**Aim of the exercise**
Write each line out again exactly as written.

**Material provided**
● ● ●

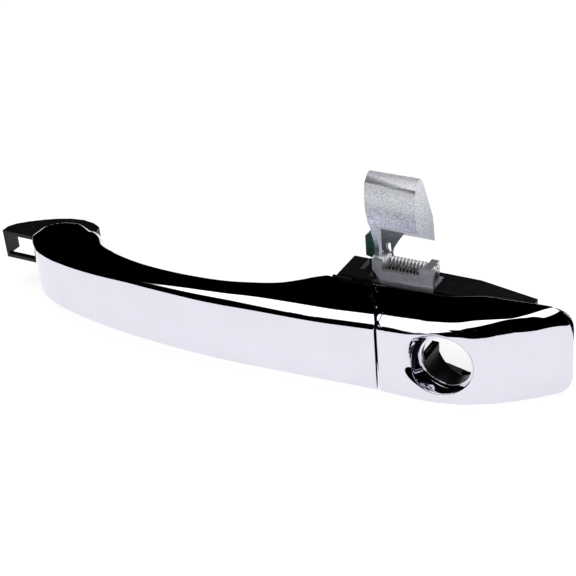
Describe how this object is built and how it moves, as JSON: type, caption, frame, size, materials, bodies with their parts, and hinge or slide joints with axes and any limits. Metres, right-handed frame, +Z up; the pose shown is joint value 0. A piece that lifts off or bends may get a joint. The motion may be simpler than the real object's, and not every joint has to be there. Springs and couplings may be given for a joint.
{
  "type": "car door handle",
  "caption": "Chrome pull-strap exterior car door handle with fixed lock cap, hooked pivot arm and a spring-loaded counterweight bell crank behind the cap.",
  "frame": {"origin": "on the axis of the mounting insert, in the plane of the cap's rear edge (the door skin lies one gasket behind it)", "axes": "+X runs along the handle from the pivot arm towards the lock, +Y goes into the door, +Z is up"},
  "size_m": [0.2473, 0.064, 0.0732],
  "materials": {
    "chrome_plate": "mirror-bright chrome plating over a moulded shell",
    "arm_nylon": "black glass-filled nylon, fine moulded grain",
    "liner_plastic": "black moulded plastic, satin",
    "core_metal": "plain stiffening bar, as cast",
    "housing_plastic": "dark grey moulded plastic, satin",
    "seal_rubber": "black rubber, matt",
    "sleeve_plastic": "black moulded plastic, semi-gloss",
    "clip_bronze": "dark spring bronze",
    "insert_brass": "machined brass",
    "crank_zinc": "die-cast zinc alloy, satin as cast",
    "bracket_zinc": "die-cast zinc alloy, satin as cast",
    "screw_steel": "zinc-plated steel",
    "spring_steel": "oiled spring wire",
    "bush_nylon": "natural nylon",
    "clip_green": "green moulded acetal"
  },
  "bodies": {
    "carrier": {"cap_shell": "chrome_plate", "cap_screws": "screw_steel", "base_housing": "housing_plastic", "cap_gasket": "seal_rubber", "parting_seal": "seal_rubber", "lock_sleeve": "sleeve_plastic", "lock_seal": "seal_rubber", "lock_clip": "clip_bronze", "mount_insert": "insert_brass", "crank_bracket": "bracket_zinc", "bracket_screws": "screw_steel", "pivot_pin": "screw_steel", "pin_clip": "screw_steel", "spring_sleeve": "bush_nylon"},
    "strap": {"strap_shell": "chrome_plate", "strap_liner": "liner_plastic", "strap_core": "core_metal", "liner_screws": "screw_steel", "pivot_arm": "arm_nylon", "arm_screws": "screw_steel", "pivot_pad_gasket": "seal_rubber", "strap_leg": "arm_nylon", "leg_screws": "screw_steel", "leg_bumper": "seal_rubber"},
    "crank": {"bell_crank": "crank_zinc", "torsion_spring": "spring_steel"},
    "clip": {"rod_clip": "clip_green"}
  },
  "joints": [
    {"name": "strap_pivot", "type": "hinge", "parent": "carrier", "child": "strap", "pos_m": [-0.1835, -0.006, 0], "axis": [0, 0, -1], "range_deg": [0, 5]},
    {"name": "crank_pivot", "type": "hinge", "parent": "carrier", "child": "crank", "pos_m": [0, 0.008, 0.017], "axis": [-1, 0, 0], "range_deg": [0, 40], "stiffness_Nm_per_rad": 0.25, "springref_deg": -34.38},
    {"name": "clip_swivel", "type": "hinge", "parent": "crank", "child": "clip", "pos_m": [0, 0.0122, 0.0224], "axis": [1, 0, 0], "range_deg": [0, 40]}
  ],
  "couplings": [
    {"joint": "crank_pivot", "follows": "strap_pivot", "ratio": 8},
    {"joint": "clip_swivel", "follows": "strap_pivot", "ratio": 8}
  ]
}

● ● ●

**Finished exercise**
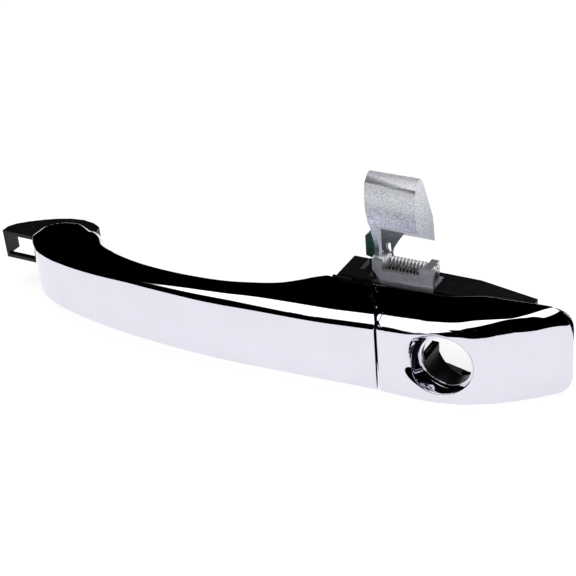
Describe how this object is built and how it moves, as JSON: type, caption, frame, size, materials, bodies with their parts, and hinge or slide joints with axes and any limits. Metres, right-handed frame, +Z up; the pose shown is joint value 0. A piece that lifts off or bends may get a joint. The motion may be simpler than the real object's, and not every joint has to be there. Springs and couplings may be given for a joint.
{
  "type": "car door handle",
  "caption": "Chrome pull-strap exterior car door handle with fixed lock cap, hooked pivot arm and a spring-loaded counterweight bell crank behind the cap.",
  "frame": {"origin": "on the axis of the mounting insert, in the plane of the cap's rear edge (the door skin lies one gasket behind it)", "axes": "+X runs along the handle from the pivot arm towards the lock, +Y goes into the door, +Z is up"},
  "size_m": [0.2473, 0.064, 0.0732],
  "materials": {
    "chrome_plate": "mirror-bright chrome plating over a moulded shell",
    "arm_nylon": "black glass-filled nylon, fine moulded grain",
    "liner_plastic": "black moulded plastic, satin",
    "core_metal": "plain stiffening bar, as cast",
    "housing_plastic": "dark grey moulded plastic, satin",
    "seal_rubber": "black rubber, matt",
    "sleeve_plastic": "black moulded plastic, semi-gloss",
    "clip_bronze": "dark spring bronze",
    "insert_brass": "machined brass",
    "crank_zinc": "die-cast zinc alloy, satin as cast",
    "bracket_zinc": "die-cast zinc alloy, satin as cast",
    "screw_steel": "zinc-plated steel",
    "spring_steel": "oiled spring wire",
    "bush_nylon": "natural nylon",
    "clip_green": "green moulded acetal"
  },
  "bodies": {
    "carrier": {"cap_shell": "chrome_plate", "cap_screws": "screw_steel", "base_housing": "housing_plastic", "cap_gasket": "seal_rubber", "parting_seal": "seal_rubber", "lock_sleeve": "sleeve_plastic", "lock_seal": "seal_rubber", "lock_clip": "clip_bronze", "mount_insert": "insert_brass", "crank_bracket": "bracket_zinc", "bracket_screws": "screw_steel", "pivot_pin": "screw_steel", "pin_clip": "screw_steel", "spring_sleeve": "bush_nylon"},
    "strap": {"strap_shell": "chrome_plate", "strap_liner": "liner_plastic", "strap_core": "core_metal", "liner_screws": "screw_steel", "pivot_arm": "arm_nylon", "arm_screws": "screw_steel", "pivot_pad_gasket": "seal_rubber", "strap_leg": "arm_nylon", "leg_screws": "screw_steel", "leg_bumper": "seal_rubber"},
    "crank": {"bell_crank": "crank_zinc", "torsion_spring": "spring_steel"},
    "clip": {"rod_clip": "clip_green"}
  },
  "joints": [
    {"name": "strap_pivot", "type": "hinge", "parent": "carrier", "child": "strap", "pos_m": [-0.1835, -0.006, 0], "axis": [0, 0, -1], "range_deg": [0, 5]},
    {"name": "crank_pivot", "type": "hinge", "parent": "carrier", "child": "crank", "pos_m": [0, 0.008, 0.017], "axis": [-1, 0, 0], "range_deg": [0, 40], "stiffness_Nm_per_rad": 0.25, "springref_deg": -34.38},
    {"name": "clip_swivel", "type": "hinge", "parent": "crank", "child": "clip", "pos_m": [0, 0.0122, 0.0224], "axis": [1, 0, 0], "range_deg": [0, 40]}
  ],
  "couplings": [
    {"joint": "crank_pivot", "follows": "strap_pivot", "ratio": 8},
    {"joint": "clip_swivel", "follows": "strap_pivot", "ratio": 8}
  ]
}